Thanks for the recipe.
Mary Younkin says
I hope that you love it as much as we do, Marge.
Pamela says
Can you make it without sugar? Omit the condensed milk?
Mary Younkin says
Unfortunately, this won’t work the same way without the sugar, Pamela. You certainly can make it that way, but it’s not going to taste the same at all.
Genale says
Do u have to put Vodka in the Italian cream liqueur?
Mary Younkin says
I suppose you can skip it, Genale. I haven’t tried it that way myself.
Elena says
Hi Mary.
This recipe tastes delicious only thing the whipped cream is floating to the top.

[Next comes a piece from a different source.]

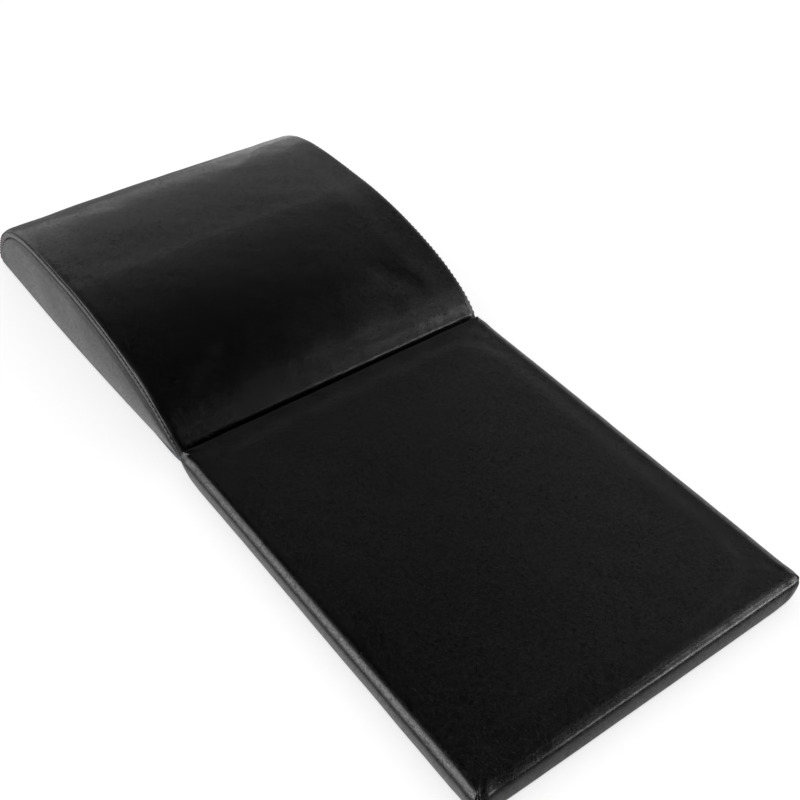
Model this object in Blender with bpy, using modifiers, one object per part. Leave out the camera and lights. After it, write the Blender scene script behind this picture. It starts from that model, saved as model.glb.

Do you mix it in or strain it off?
Mary Younkin says
Did you make it in the blender, as noted in the recipe, Elena? I have never had it separate after blending.
Elena says
Yep. Used a blender, still tastes amazing. Using the ‘whipped cream to put on top as decoration.
Bonnie Dean says
Will keep receipt for Xmas. Sounds wonderful.
Mary Younkin says
I hope that you will love it as much as we do, Bonnie!